More analysis of the dysfunctional Israeli political system
…At a deeper level, however, it is the political system itself that is chronically dysfunctional. When Israel was a newborn country fighting for survival, it had no time to devise an appropriate political model, so it went for pure proportional representation, practised almost nowhere else in the world. In a recent edition of Azure, a liberal-right Israeli journal, Amotz Asa-El, a former editor of the Jerusalem Post, summed up the results:
This system has been depleting Israel’s political energies for decades: it radicalised the territorial debate, debilitated the economy, obstructed long-term planning, derailed government action, distracted cabinets, diverted budgets, weakened prime ministers, destabilised governments, enabled anonymous and often incompetent people to achieve positions of great influence and responsibility and blurred the distinctions between the executive and legislative branches of government. Perhaps most crucially, it has led talented, accomplished, moral and charismatic people to abandon the political arena to the mediocre, unimaginative and uncharismatic people who currently populate it.
There are 12 parties in the current Knesset, and over 140 have sat in its plenum in the past six decades, many of them one-hit wonders formed for bargaining purposes. To gain a majority a coalition must typically include four or five parties, spanning a wide ideological spectrum. Usually at least one is a religious or populist party that makes its support conditional on expensive budget handouts.

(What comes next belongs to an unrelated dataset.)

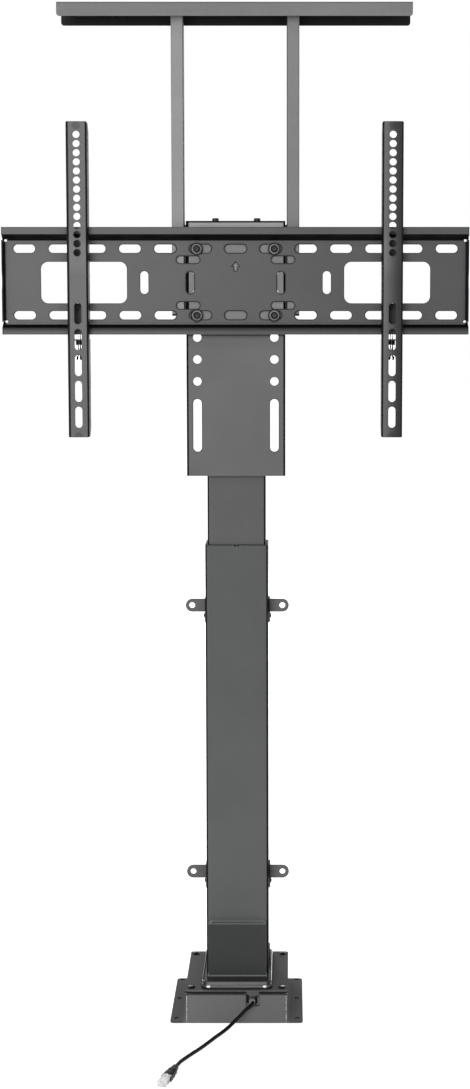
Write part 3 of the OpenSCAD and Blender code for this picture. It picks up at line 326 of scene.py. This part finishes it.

At its mildest, this means that ministers in the same cabinet publicly squabble all the time. More seriously, politicians are accountable to their party but not their voters. Parties that are brought in to make up the coalition numbers wield disproportionate clout, so extremists set the agenda. Pork-barrelling is rife. And important reforms are distorted by political haggling.
Another consequence of the coalition horse-trading: the Defence portfolio is held by a novice.
At its worst, the system threatens national security. The ability of a few tens of thousands of settlers to set Israeli policy in the occupied territories for four decades is the most glaring example. A more recent one was the 2006 Lebanon war. When Mr Olmert became prime minister as head of the centrist Kadima party, he brought Labour into the coalition by appointing its leader, Amir Peretz, a former trade-union boss, as defence minister. Mr Peretz would have preferred the finance portfolio, but Mr Olmert did not want a political rival holding the purse-strings, and defence was the only other job senior enough for the second-largest party. It was the first time the top two posts had been filled by people with no real experience in security matters. Four months later the war broke out. Its failures, found the Winograd commission that investigated it, were in large part due to the combination of an ill-prepared army and the politicians’ inexperience.
What to do?
Even those who favour change hotly debate what kind would work best. Besides a presidential or semi-presidential system, proposals include increasing the threshold to exclude all the small parties; expanding the Knesset, which is not big enough to be an effective check on the executive; and electing some or all of the Knesset members directly by constituency instead of by party list, to make them more answerable to their voters. A simple and useful change, says Mr Grinstein, would be for the biggest elected party always to be asked to form a government, rather than having to cobble together a coalition with a majority first. This would encourage parties to try to attract voters rather than other parties.
As it stands, the turkeys are in charge of the menu
…Still, it is politicians, not their voters, who will have to approve a change in the system. The risk is that whatever they agree on will continue to serve their own interests better than the country’s.